A Arguição de Descumprimento de Preceito Fundamental nº. 54 (ADPF 54) possui o objetivo de assegurar as gestantes de anencefálicos a autorização de interrupção da gravidez. A Anencefalia é um defeito congênito, uma má formação do tubo neural que ocorre por volta da quarta semana de gravidez e acarreta o não desenvolvimento (ou desenvolvimento parcial) do cérebro e cerebelo.

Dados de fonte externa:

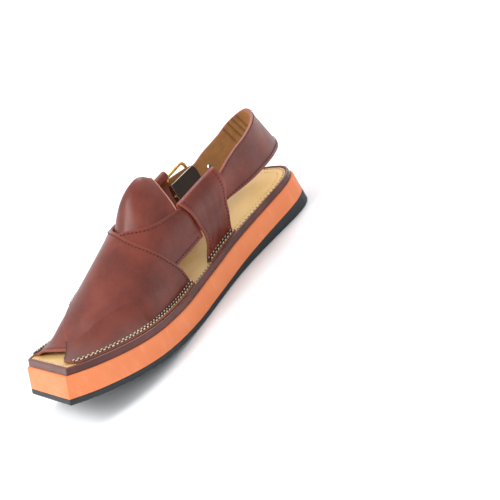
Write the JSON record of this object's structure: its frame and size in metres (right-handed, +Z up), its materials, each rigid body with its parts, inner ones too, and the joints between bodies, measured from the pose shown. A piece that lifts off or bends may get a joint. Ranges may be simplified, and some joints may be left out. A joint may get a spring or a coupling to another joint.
{
  "type": "peshawari chappal",
  "caption": "Leather sandal for the right foot with a crossed vamp, side straps, a buckled heel strap, a padded tongue and a thick layered sole.",
  "frame": {"origin": "under the middle of the shoe's box, on the floor that the tread stands on", "axes": "+X towards the heel (the toe points to -X), +Y towards the outer side of the foot, +Z up"},
  "size_m": [0.3004, 0.1034, 0.1019],
  "materials": {
    "outsole": "matt black rubber with a fine tread",
    "midsole": "light tan cellular rubber, satin",
    "welt": "dark brown leather, waxed edge",
    "insole": "tan leather, smooth and dry",
    "upper": "red-brown leather, fine grain with a soft shine",
    "tongue": "red-brown leather, padded",
    "side_strap_inner": "red-brown leather, folded over at the top",
    "side_strap_outer": "red-brown leather, folded over at the top",
    "heel_strap": "red-brown leather with a tan lining",
    "strap_pad": "dark brown leather",
    "buckle_tab_upper": "red-brown leather",
    "buckle_tab_lower": "red-brown leather",
    "buckle_frame": "polished brass wire",
    "buckle_prong": "polished brass wire"
  },
  "bodies": {
    "root": {"outsole": "outsole", "midsole": "midsole", "welt": "welt", "insole": "insole", "upper": "upper", "tongue": "tongue", "side_strap_inner": "side_strap_inner", "side_strap_outer": "side_strap_outer", "heel_strap": "heel_strap", "strap_pad": "strap_pad", "buckle_tab_upper": "buckle_tab_upper", "buckle_tab_lower": "buckle_tab_lower", "buckle_frame": "buckle_frame", "buckle_prong": "buckle_prong"}
  },
  "joints": []
}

Segundo Thomas Gollop, médico docente em genética na USP, após o parto, a criança anencefálica sobrevive, na maioria das vezes, por poucas horas, se chegarem a tal estágio, pois 50% das mortes ocorrem com o embrião ainda no útero, 99,5% morrem logo após o parto e 0,5 sobrevivem por dias ou até poucos meses; uma quantidade ínfima consegue sobreviver até sem aparelhos, mas sobrevivem em estado vegetativo em cerca de até dois anos, causando danos à saúde física e psicológica da mãe maiores que uma gravidez típica.
O aborto é criminalizado no artigo 124 do Código Penal e conta com poucas exceções legais, dentre elas o aborto em caso de anencefalia, o Supremo Tribunal Federal autorizou facultativamente a prática da cessação da gestação de fetos anencefálicos, a fim de promover a dignidade humana da mulher e a diminuição de seu sofrimento.
Ocupando posições de dominadas, através do
poder simbólico, as mulheres, sobretudo tratando-se aqui daquelas com menores
condições financeiras, possuem, no geral, pouco poder sobre seus corpos e ínfimo
domínio sobre questões de sexo, sexualidade e ainda sobre seus órgãos competentes
ao sistema reprodutivo. O Direito, segundo Bourdieu (1930-2002) possui o dever
de negar se colocar somente a serviço das classes dominantes e apesar de
relativa independência, jamais o direito deve permanecer alheio as pressões
geradas em seios sociais, contrariando a autonomia absoluta jurídica aderida
por Kelsen; desta forma, destaca-se o confronto dado entre a Confederação
Nacional dos Trabalhadores da Saúde e o ideal conservador social que defende a
ideia Pró-Vida, como exemplificado pela ex-Ministra Damares, que defende
campanhas contra situações abortivas legais. Entretanto, as duas posições nesta
luta simbólica não são necessariamente antagonistas, onde uma delas é vilã,
considerando o capital diferente entre elas, os recursos culturais, sociais,
educação formal e acima de tudo isso o habitus, o conhecimento e movimentações
que o indivíduo adquiriu durante sua vida.
As lutas simbólicas se manifestam dentro do
campo jurídico o princípio de transformação, através da luta pela
descriminalização do aborto de anencefálicos é possível notar o desprendimento obrigatório
do direito à moral e inclusão no espaço dos possíveis. A luta travada no espaço
dos possíveis demonstra sua estrutura amorfa e em constante transformação,
movido pela lógica e ética baseado na tendência do Direito em obter um corpus equânime,
ainda de modo lento, mas aos poucos avançando na racionalização das situações de
dominação social e consequentemente sua modificação, considerando o equilíbrio entre
lógica normativa da moral e a lógica positiva da ciência.
Apesar do tom de universalização da norma sob a cláusula Untermassverbot, ainda existe a impossibilidade da racionalidade pura dentro do espaço dos possíveis, devido a posição hierárquica dos magistrados. Graças a isto, a historicização da norma produz o veredicto em conferir triunfo da legalização do aborto de fetos anencefálicos, garantindo mais uma política pública de saúde, concedendo para a mulher, através dos recursos jurídicos disponíveis, a liberdade de decisão para escolher à medida que apresenta maior eficácia na maneira de lidar com sua situação particular de sofrimento.